In the title text White Hat mentions that if you wish to evenly space the two 24 hours of sun each year, it is easiest to alternate between the Arctic and the Antarctic regions. But this will mean that you have to travel a long distance at least once a year, even if you already lived inside one of the Polar Circles, you would have to travel to the other at least once a year.

It is though implied that you do not have to space them evenly. As he mentions some people just go to Arctic twice a year near the equinoxes. However, according to White Hat, this is not the same, probably because it doesn't lead to an exact six month spacing and the Sun would stay very low on the horizon and the sunlight would not be as intense.

In order to accomplish this other scheme it also means that they would actually have to go very close to the North Pole (or South Pole) as this is the only place with midnight sun around the equinoxes. So in principle this would be much more cumbersome than just going inside the southern most part of the Arctic region at the summer solstice, and similarly the northern most part of the Antarctic region at the northern hemisphere's winter solstice (which will be the summer solstice in the southern hemisphere).

When looking at it like this, it may seem that White Hat actually means that you should always go to the poles, rather than just to a place with 24 hours of sunlight, in order to have the sun high in the sky as well.

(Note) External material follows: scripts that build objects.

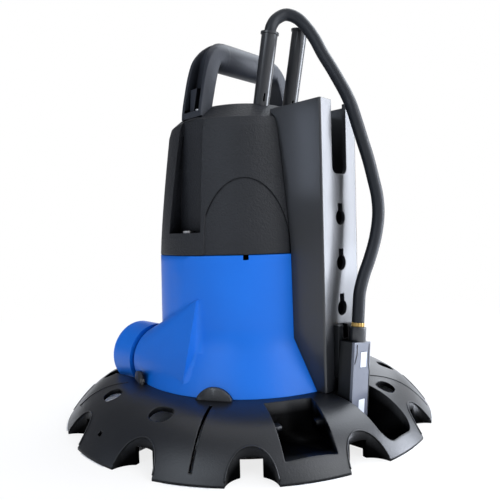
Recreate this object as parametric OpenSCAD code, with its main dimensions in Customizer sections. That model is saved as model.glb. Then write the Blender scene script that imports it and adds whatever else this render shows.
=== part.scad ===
// Submersible pump on a wide scalloped skirt, with a water-level sensor hung on a keyhole tower.
// The origin is on the pump's axis at the ground. +X points at the sensor tower, the discharge
// points along -X and the handle lies along Y.

/* [Skirt] */
// Radius of the skirt at its rim
skirt_r = 150; // [145:1:160]
// Number of petals round the skirt
petals = 12; // [12:1:12]
// Height of the skirt's deck
deck_z = 33; // [30:0.5:36]
// Radius where the deck starts to fall towards the rim
deck_r = 88; // [84:1:90]
// Height of the upright lip at the rim
rim_lip = 1.5; // [1:0.5:3]
// Thickness of the skirt's walls
skirt_wall = 3; // [2:0.5:4]
// Radius of the round notch between two petals
notch_r = 16.5; // [14:0.5:18]
// Width of the water gate at the inner end of a notch
gate_w = 14; // [10:1:18]
// Height of the water gate
gate_h = 12; // [8:1:14]
// Height of the floor under the pump housing
floor_z = 17; // [14:1:19]
// Radius of the intake opening in that floor
intake_r = 36; // [30:1:40]

/* [Pump housing] */
// Radius of the housing where it meets the motor housing
seam_r = 72.4; // [70:0.2:75]
// Height of that joint
seam_z = 132.3; // [125:0.1:140]
// Radius of the housing's foot on the deck
foot_r = 93; // [90:0.5:97]
// Height at which the flare above the foot ends
flare_z = 69; // [66:0.5:74]
// Radius of the spigot that drops into the skirt
spigot_r = 83.5; // [80:0.5:85]
// Radius of the volute chamber
volute_r = 62; // [58:1:64]
// Height of the ceiling of the volute chamber
volute_top = 58; // [56:0.5:60]
// Thickness of the wall round the motor
housing_wall = 3.4; // [3:0.2:4]

/* [Discharge] */
// Distance of the discharge's axis from the pump's axis
outlet_y = 60; // [56:1:62]
// Height of the discharge's axis
outlet_z = 45.5; // [44:0.5:48]
// Outer radius of the discharge collar
collar_r = 26.5; // [25:0.5:28]
// Length of the collar
collar_l = 25; // [20:1:30]
// Distance of the collar's inner end from the pump's axis
collar_x = 52; // [50:1:56]
// Radius of the socket in the collar
socket_r = 20.3; // [18:0.1:21]
// Depth of the socket
socket_l = 23; // [18:1:28]
// Radius of the passage from the volute
passage_r = 15.5; // [12:0.5:16]

/* [Motor housing] */
// Height where the wall turns in to the shoulder
shoulder_z = 228; // [220:1:232]
// Radius of the wall at that height
shoulder_r = 62.5; // [60:0.5:65]
// Height of the top of the housing
top_z = 248.5; // [244:0.5:252]
// Thickness of the housing's wall
shell_wall = 3; // [2.5:0.5:3.5]

/* [Motor] */
// Radius of the pump's shaft
shaft_r = 6; // [5:0.5:7]
// Outer radius of the motor can
can_r = 54; // [50:0.5:55]
// Outer radius of the rotor
rotor_r = 32; // [28:0.5:34]
// Gap between the rotor and the stator
air_gap = 0.6; // [0.4:0.1:1]
// Length of the stator's stack
stack_l = 66; // [55:1:70]
// Radius of the impeller
impeller_r = 40; // [34:0.5:44]
// Number of impeller blades
blades = 6; // [5:1:8]

/* [Handle] */
// Width of the handle, measured along X
handle_w = 24; // [20:1:28]
// Height of the top of the grip
grip_top = 303.5; // [296:0.5:310]
// Thickness of the grip
grip_d = 23.5; // [20:0.5:26]

/* [Sensor tower] */
// Distance of the tower's outer face from the pump's axis
tower_x = 98.5; // [96:0.5:99]
// Width of the tower
tower_w = 44; // [40:1:48]
// Height of the tower's top
tower_top = 241; // [230:1:245]
// Thickness of the tower's walls
tower_wall = 3; // [2.5:0.5:4]
// Number of keyholes
keyholes = 4; // [3:1:4]
// Spacing of the keyholes
keyhole_pitch = 33; // [30:0.5:35]
// Width of a keyhole's neck
neck_w = 5.6; // [5:0.2:6.4]
// Diameter of a keyhole's round end
eye_d = 11.4; // [10:0.2:12]

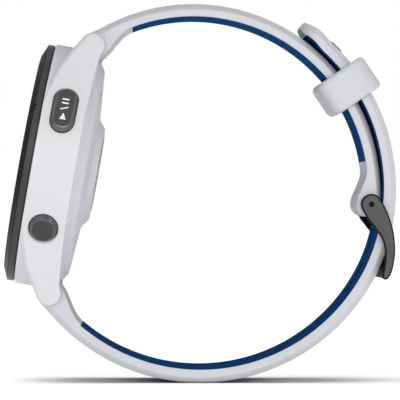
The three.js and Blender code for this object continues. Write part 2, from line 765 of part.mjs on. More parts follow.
function addBuckle() {
  // Outline of one arm from the pin: round head, long bend and foot.
  const fromPin = (points) =>
    points.map(([x, z]) => new THREE.Vector2(PIN.x + x, PIN.z + z));
  const arm = new THREE.Shape(new THREE.SplineCurve(fromPin([
    [-1.97, 0],
    [-1.35, 1.45],
    [0, 1.96],
    [1.5, 1.3],
    [2.83, -1.05],
    [4.1, -4.8],
    [4.46, -8.3],
    [4.1, -11.8],
    [3.1, -13.85],
    [2.25, -14.1],
    [2.1, -12.9],
    [2.5, -10.5],
    [2.4, -7.7],
    [1.3, -5.4],
    [-0.8, -2.6],
    [-1.8, -0.9],
    [-1.97, 0],
  ])).getPoints(ARM_STEPS));

  // The crossbar follows the band inside and the arms outside.
  const crossbar = across(new THREE.Shape(fromPin([
    [3.15, -9.6],
    [4.3, -9.6],
    [4.2, -10.6],
    [3.9, -11.8],
    [3.5, -12.9],
    [3.0, -13.65],
    [2.35, -13.95],
    [2.15, -13.4],
    [2.15, -12.1],
    [2.7, -10.8],
  ])), -12, 12);
  const notch = block([NOTCH.reach, -1.5, -3.5], [NOTCH.reach + 3, 1.5, 3.5])
    .rotateY(-rad(NOTCH.angle))
    .translate(LOOP.x, 0, LOOP.z);
  const frame = cut(
    union(
      across(arm, ARM.inside, ARM.outside, 4),
      across(arm, -ARM.outside, -ARM.inside, 4),
      crossbar,
    ),
    notch,
    rod(PIN.x, PIN.z, PIN.radius + GAP, -20, 20, 12),
  );

  // The tang leaves its ring on the pin, comes out through one adjustment hole
  // and lies in the crossbar's notch.
  const way = [
    [-6.5, 32.5],
    [-9.6, 33.1],
    [-11.7, 34.2],
    [-14.2, 37.1],
    [-16.6, 38.25],
    [-21.5, 38.7],
    [-26, 38.85],
  ].map(([angle, reach]) => polar(LOOP, angle, reach));
  const edge = (sign) =>
    way.map((point, i) => {
      const before = way[Math.max(0, i - 1)];
      const after = way[Math.min(way.length - 1, i + 1)];
      const run = after.clone().sub(before).normalize();
      return new THREE.Vector2(
        point.x - (sign * run.y * TANG.thick) / 2,
        point.y + (sign * run.x * TANG.thick) / 2,
      );
    });
  const blade = new THREE.Shape([...edge(1), ...edge(-1).reverse()]);
  const tang = cut(
    union(
      across(blade, -TANG.wide / 2, TANG.wide / 2),
      rod(PIN.x, PIN.z, TANG.ring, -TANG.wide / 2, TANG.wide / 2, 14),
    ),
    rod(PIN.x, PIN.z, PIN.radius + GAP, -20, 20, 12),
  );

  band.add(
    piece('buckle_frame', geometryOf(frame), DARK_STEEL),
    piece('buckle_pin', rod(PIN.x, PIN.z, PIN.radius, -12.5, 12.5, 12), DARK_STEEL),
    piece('buckle_tang', geometryOf(tang), DARK_STEEL),
  );
}

function addKeeper() {
  const height = KEEPER.outer - KEEPER.inner;
  const middle = (KEEPER.outer + KEEPER.inner) / 2;
  const section = along(roundedRect(KEEPER.width, height, 1.8), -KEEPER.long, KEEPER.long, 4);
  const profile = across(roundedRect(KEEPER.long, height, 1.5), -KEEPER.width, KEEPER.width, 4);
  const room = block(
    [-KEEPER.long, -BAND_WIDTH / 2 - GAP, KEEPER_ROOM.inner - middle],
    [KEEPER.long, BAND_WIDTH / 2 + GAP, KEEPER_ROOM.outer - middle],
  );
  const loop = cut(solid(section).intersect(solid(profile)), room);
  const keeper = piece('keeper_loop', geometryOf(loop), WHITE_SILICONE);
  const place = polar(SHORT_ARC, KEEPER.angle, middle);
  keeper.position.set(place.x, 0, place.y);
  keeper.rotation.y = rad(90 - KEEPER.angle);
  band.add(keeper);
}

addStraps();
addSpringBar('upper', UPPER_BAR, 12.2, -40, 0);
addSpringBar('lower', LOWER_BAR, 11, -65, -1.2);
addBuckle();
addKeeper();

const group = new THREE.Group();
group.add(head, band);

export default group;
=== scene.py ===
import json
import math

import bmesh
import bpy
from mathutils import Matrix, Vector


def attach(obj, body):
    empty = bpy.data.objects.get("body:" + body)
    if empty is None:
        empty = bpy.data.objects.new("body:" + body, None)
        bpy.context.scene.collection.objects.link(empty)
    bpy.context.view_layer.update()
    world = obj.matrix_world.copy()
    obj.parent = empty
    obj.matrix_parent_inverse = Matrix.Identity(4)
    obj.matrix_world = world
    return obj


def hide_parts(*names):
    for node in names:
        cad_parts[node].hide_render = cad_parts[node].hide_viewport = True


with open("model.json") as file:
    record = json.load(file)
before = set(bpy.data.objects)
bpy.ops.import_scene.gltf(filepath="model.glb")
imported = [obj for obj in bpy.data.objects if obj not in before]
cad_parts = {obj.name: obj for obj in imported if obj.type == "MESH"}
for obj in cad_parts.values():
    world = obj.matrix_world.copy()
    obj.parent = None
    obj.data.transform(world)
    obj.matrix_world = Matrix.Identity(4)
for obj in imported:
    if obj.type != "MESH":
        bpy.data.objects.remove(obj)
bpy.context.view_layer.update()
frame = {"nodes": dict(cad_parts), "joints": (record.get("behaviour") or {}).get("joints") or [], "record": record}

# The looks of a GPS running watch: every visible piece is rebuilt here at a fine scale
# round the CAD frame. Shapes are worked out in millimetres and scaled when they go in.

# ------------ dimensions, in mm

MM = 0.001
TURNS = 180  # facets of a large turned piece

# Head: depth counts from the dial's front, reach towards twelve o'clock.
SENSOR_DEPTH = 14.45
BAR_DEPTH, BAR_REACH = 9.4, 23.6
CASE_RADIUS = 23.05
CASE_FRONT = 2.45
CASE_CREASE = 10.4
CAVITY_RADIUS = 19.4
BEZEL_RADIUS, BEZEL_FLAT, BEZEL_WINDOW = 22.75, 20.5, 18.2
BEZEL_EDGE, BEZEL_BACK = 0.97, 2.17  # depths at which the front chamfer and the wall end
STROKES = (25.9, 27.9)  # azimuths of the two strokes cut across the chamfer
STROKE_SPAN = (25, 28.8)  # azimuths between which sunk faces belong to a stroke
LUG_INSIDE, LUG_TIP_RADIUS, LUG_CHAMFER, LUG_EASE = 11.3, 2.35, 0.6, 0.15
LUG_LEAVE = 26  # degrees from three o'clock at which the flanks leave the barrel
LUG_START = CASE_RADIUS * math.sin(math.radians(LUG_LEAVE))
COVER_RADIUS = 20.8
SENSOR_RADIUS = 7.6
SCREW_CIRCLE = 17.2
SCREW_ANGLES = (52, 128, 232, 308)
PORT_REACH = -14.2

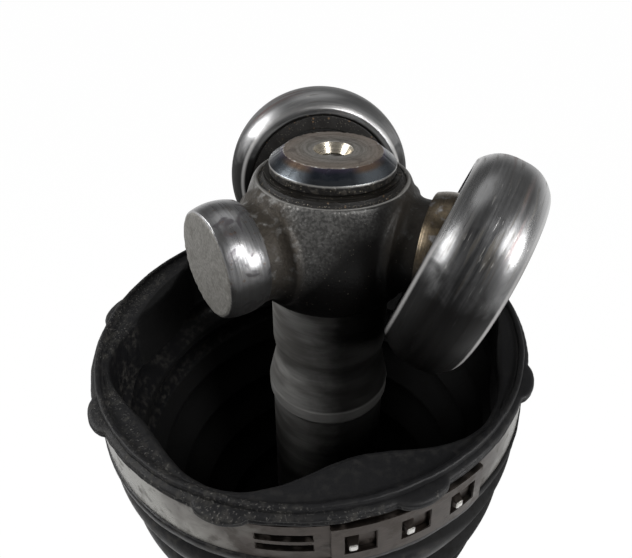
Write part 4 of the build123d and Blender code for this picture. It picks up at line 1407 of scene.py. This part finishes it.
@dataclass
class InnerBoot:
    """The rubber boot of the tripod joint: lobed mouth, nubs, folds and neck."""

    pivot: float = -106.46
    lean: float = 2.7
    lean_azimuth: float = 172.0
    mouth: float = -21.5
    edge: float = 42.7
    lip: float = 43.6
    seat: float = 42.4
    band: Span = (-32.76, -24.6)
    fold_top: float = -35.86
    fold_bottom: float = -99.46
    lobe_mean: float = 38.05
    main_wave: float = 1.75
    side_wave: float = 2.15
    lobe_turn: float = 45.0
    lobe_depth: float = 12.6
    wall: float = 1.7
    nubs: int = 9
    nub_turn: float = 15.0
    nub_rise: float = 1.34
    nub_half: float = 4.3
    neck: float = 14.83
    bore: float = 12.23
    neck_low: float = -113.46
    steps: int = 720

    def leaned(self) -> Matrix:
        """Lean of the open end about the middle of the neck."""
        turn = turned_to(self.lean_azimuth)
        tilt = Matrix.Rotation(radians(self.lean), 4, "Y")
        return raised(self.pivot) @ turn @ tilt @ turn.inverted() @ raised(-self.pivot)

    def lobes(self, turn: np.ndarray) -> np.ndarray:
        """Radius of the lobed socket at each azimuth."""
        away = turn - radians(self.lobe_turn)
        return self.lobe_mean - self.main_wave * np.cos(3 * away) - self.side_wave * np.cos(6 * away)

    def nub(self, turn: np.ndarray) -> np.ndarray:
        """How far the nubs stand out at each azimuth, between 0 and 1."""
        pitch = 2 * pi / self.nubs
        away = (turn - radians(self.nub_turn) + pitch / 2) % pitch - pitch / 2
        span = np.clip(1 - (away * self.lip / self.nub_half) ** 2, 0, 1)
        return span**0.62

    def mouthpiece(self) -> Shape:
        """Socket, rim, lip with its nubs, clamp seat and lower lip as one closed skin."""
        turn = np.linspace(0, 2 * pi, self.steps, endpoint=False)
        lobe, nub = self.lobes(turn), self.nub(turn) * self.nub_rise
        low, shelf = self.mouth - self.lobe_depth, self.mouth - 1.0
        ledge, inner_wall = self.mouth, self.seat - self.wall
        rows = [(lobe, low)]
        rows += [(lobe, z) for z in np.linspace(low + 1, shelf - 1.3, 6)]
        for angle in np.linspace(0.15, pi / 2, 7):
            rows.append((lobe + 1.1 * (1 - np.cos(angle)), shelf - 1.1 * (1 - sin(angle))))
        rim_in = self.edge - 1.0
        for share in (0.3, 0.6, 0.85, 1.0):
            rows.append((lobe + 1.1 + (rim_in - 0.35 - lobe - 1.1) * share, shelf - 0.05 * sin(pi * share)))
        rows += [(rim_in - 0.15, shelf + 0.12), (rim_in, shelf + 0.4), (rim_in, ledge - 0.35),
                 (rim_in + 0.1, ledge - 0.1), (rim_in + 0.35, ledge), (self.edge - 0.3, ledge),
                 (self.edge - 0.08, ledge - 0.1), (self.edge, ledge - 0.32), (self.edge, ledge - 0.95)]
        high, foot = ledge - 1.1, self.band[1] + 0.04
        middle = (high + foot) / 2
        for share in np.linspace(0, 1, 13):
            height = high + (foot - high) * share
            round_lip = 1 - abs(2 * share - 1) ** 5
            rise = nub * (1 - abs(2 * share - 1) ** 3.2) ** 0.5
            groove = 0.22 * np.exp(-(((height - middle) / 0.16) ** 2)) * (1 - self.nub(turn))
            rows.append((self.edge + (self.lip - self.edge) * round_lip + rise - groove, height))
        rows += [(self.seat, foot), (self.seat, self.band[0]), (self.lip - 0.2, self.band[0] - 0.02),
                 (self.lip, self.band[0] - 0.25), (self.lip, self.fold_top + 1.6),
                 (self.lip - 0.25, self.fold_top + 1.25), (self.lip - 2.4, self.fold_top + 0.3),
                 (self.lip - 3.4, self.fold_top - 0.4), (self.lip - 4.6, self.fold_top - 0.2),
                 (inner_wall - 0.6, self.fold_top + 0.6), (inner_wall, low - 0.5), (inner_wall, low - 0.1)]
        grid = np.array([turned_points(radius + 0 * turn, turn, height) for radius, height in rows])
        skin = grain(grid, 7.0, 12) * 0.05 + grain(grid, 2.2, 13) * 0.02
        grid[..., :2] *= 1 + (skin / 42)[..., None]
        return woven(grid)

    def throat(self) -> Shape:
        """Neck on the bar, with the groove for its clamp."""
        return banded_neck(self.bore, self.neck, (self.neck_low, self.fold_bottom + 0.9), self.pivot, (0.5, 0.3))

    def build(self) -> None:
        """Makes the mouth, the folds and the neck in one rubber."""
        rubber = Rubber("inner_boot_rubber", "boot_rubber", dusty=0.55, rim=-25.4)
        folds = Bellows(self.fold_top, self.fold_bottom, folds=6, wide=43.4, narrow=25.0, neck=15.2)
        fitted(mesh_piece("boot_mouth", self.mouthpiece().placed(self.leaned()), crease=60), rubber,
               Body.AXLE.value, "inner_boot")
        bellows = folds.shape(rubber.material()).placed(self.leaned())
        fitted(mesh_piece("boot_folds", bellows, crease=50), rubber, Body.AXLE.value, "inner_boot")
        fitted(mesh_piece("boot_neck", self.throat()), rubber, Body.AXLE.value, "inner_boot")


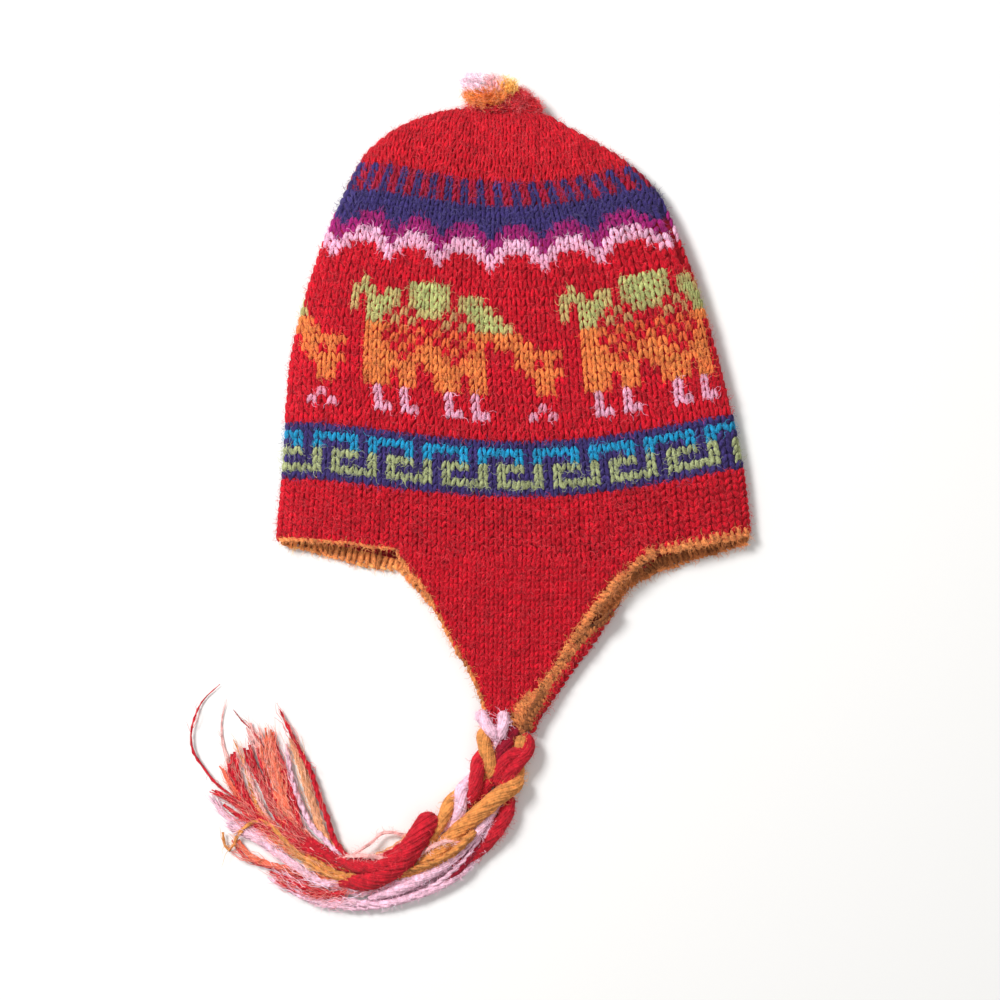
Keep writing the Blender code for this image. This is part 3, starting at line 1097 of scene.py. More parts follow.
@dataclass
class FlapForm:
    """The middle surface of one ear flap.

    A row is a section across the flap: its Y, where its left and right edges lie, how high the
    middle of the cloth is (mm), and how far the right edge curls up and over (degrees).
    """

    cap: CapForm
    rows: tuple
    attach: tuple
    upper: bool
    gap: float = 0.35 * MM
    curl_length: float = 8.4 * MM
    curl_share: float = 1.0 / 3.0
    hem_reach: float = 3.2 * MM

    @property
    def flat(self) -> float:
        """The share of the steps across the flap that its flat part takes."""
        return 1.0 - self.curl_share if any(row[4] for row in self.rows) else 1.0

    def rim_point(self, x: float) -> Vector:
        """The middle of the wall's edge at the rim, at a place across the cap.

        Args:
            x: How far across the cap it is.

        Returns:
            The point.
        """
        course = self.cap.course(0.0)
        half_width = (course["right_x"] - course["left_x"]) / 2 - self.cap.wall / 2
        side = (x - (course["left_x"] + course["right_x"]) / 2) / half_width
        turn = math.acos(max(-1.0, min(1.0, -side)))
        turn = turn if self.upper else 2 * math.pi - turn
        return self.cap.point(0.0, turn, self.cap.wall / 2)

    def _section(self, row: tuple, u: float) -> Vector:
        """A point across one row, flat first and then the curl.

        Args:
            row: The section's row.
            u: How far across it is.

        Returns:
            The point.
        """
        y, left, right, height, curl = (part * MM for part in row)
        curl = math.radians(curl / MM)
        if curl == 0.0:
            return Vector((left + (right - left) * u, y, height))
        radius = self.curl_length / curl
        bend_x = right - radius * math.sin(min(curl, math.pi / 2))
        if u <= self.flat:
            return Vector((left + (bend_x - left) * u / self.flat, y, height))
        reach = self.hem_reach * max(0.0, -math.cos(curl))
        travelled = (self.curl_length + reach) * (u - self.flat) / (1.0 - self.flat)
        turned = min(curl, travelled / radius)
        beyond = max(0.0, travelled - self.curl_length)
        x = bend_x + radius * math.sin(turned) + beyond * math.cos(curl)
        rise = radius * (1.0 - math.cos(turned)) + beyond * math.sin(curl)
        return Vector((x, y, height + rise))

    def _top(self, u: float) -> Vector:
        """A point just under the rim, where the flap begins.

        Args:
            u: How far across it is.

        Returns:
            The point.
        """
        left, right = (part * MM for part in self.attach)
        flat = self.flat
        if flat == 1.0:
            x = left + (right - left) * u
        elif u <= flat:
            x = left + (right - self.curl_length - left) * u / flat
        else:
            x = right - self.curl_length * (1.0 - u) / (1.0 - flat)
        return self.rim_point(x) - Vector((0.0, self.gap, 0.0))

    def point(self, u: float, v: float) -> Vector:
        """A point of the flap.

        Args:
            u: How far across, 0 at the left edge and 1 at the right one.
            v: How far down, 0 under the rim and 1 at the tip.

        Returns:
            The point.
        """
        sections = [self._top(u)] + [self._section(row, u) for row in self.rows]
        middle = self._top(0.5)
        places = [-middle.y] + [-row[0] * MM for row in self.rows]
        place = places[0] + (places[-1] - places[0]) * v
        return Vector([smooth_value(axis, place, places) for axis in zip(*sections)])

    def frame(self, u: float, v: float) -> tuple[Vector, Vector, Vector]:
        """The point with the direction across the flap and the cloth's upward normal.

        Args:
            u: How far across it is.
            v: How far down it is.

        Returns:
            The point, the direction and the normal.
        """
        here = self.point(u, v)
        along = self.point(min(u + NUDGE, 1.0), v) - self.point(max(u - NUDGE, 0.0), v)
        up = self.point(u, max(v - NUDGE, 0.0)) - self.point(u, min(v + NUDGE, 1.0))
        return here, along.normalized(), along.cross(up).normalized()

    def place_for(self, x: float, v: float) -> float:
        """How far across the flap an X lies, for a flap that doesn't curl."""
        left = self.point(0.0, v).x
        right = self.point(1.0, v).x
        return (x - left) / (right - left)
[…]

[White Hat is holding a pan by the handle pointing to the frying surface as he shows it to Cueball.]
White Hat: Never clean a cast-iron pan with soap. It destroys the seasoning.
Cueball: Got it.
[White Hat shift the pan to his right hand and lowers it to his side holding a finger up in front of Cueball.]
White Hat: If you ever let soap touch the pan, throw it away. You're clearly not up to taking care of it.
Cueball: Wow, okay.
[In a frame-less panel White Hat has taken the pan back to the first hand holding on the the edge while he holds his other hand close to the frying surface.]
White Hat: Apply moisturizer to the pan daily to keep it fresh.
Cueball: ...Moisturizer?
White Hat: Do you want it to get all wrinkly?
Cueball: ...I...guess not.
[White Hat has shifted the pan to the second hand again holding it by the handle away from Cueball, while pointing at Cueball with the other hand.]
White Hat: Twice a year, fill the pan with iron filings and leave it in direct sunlight for 24 hours.
Cueball: Wait. 24 hours of sun?
White Hat: If you're not willing to travel to the Arctic, you don't deserve cast iron.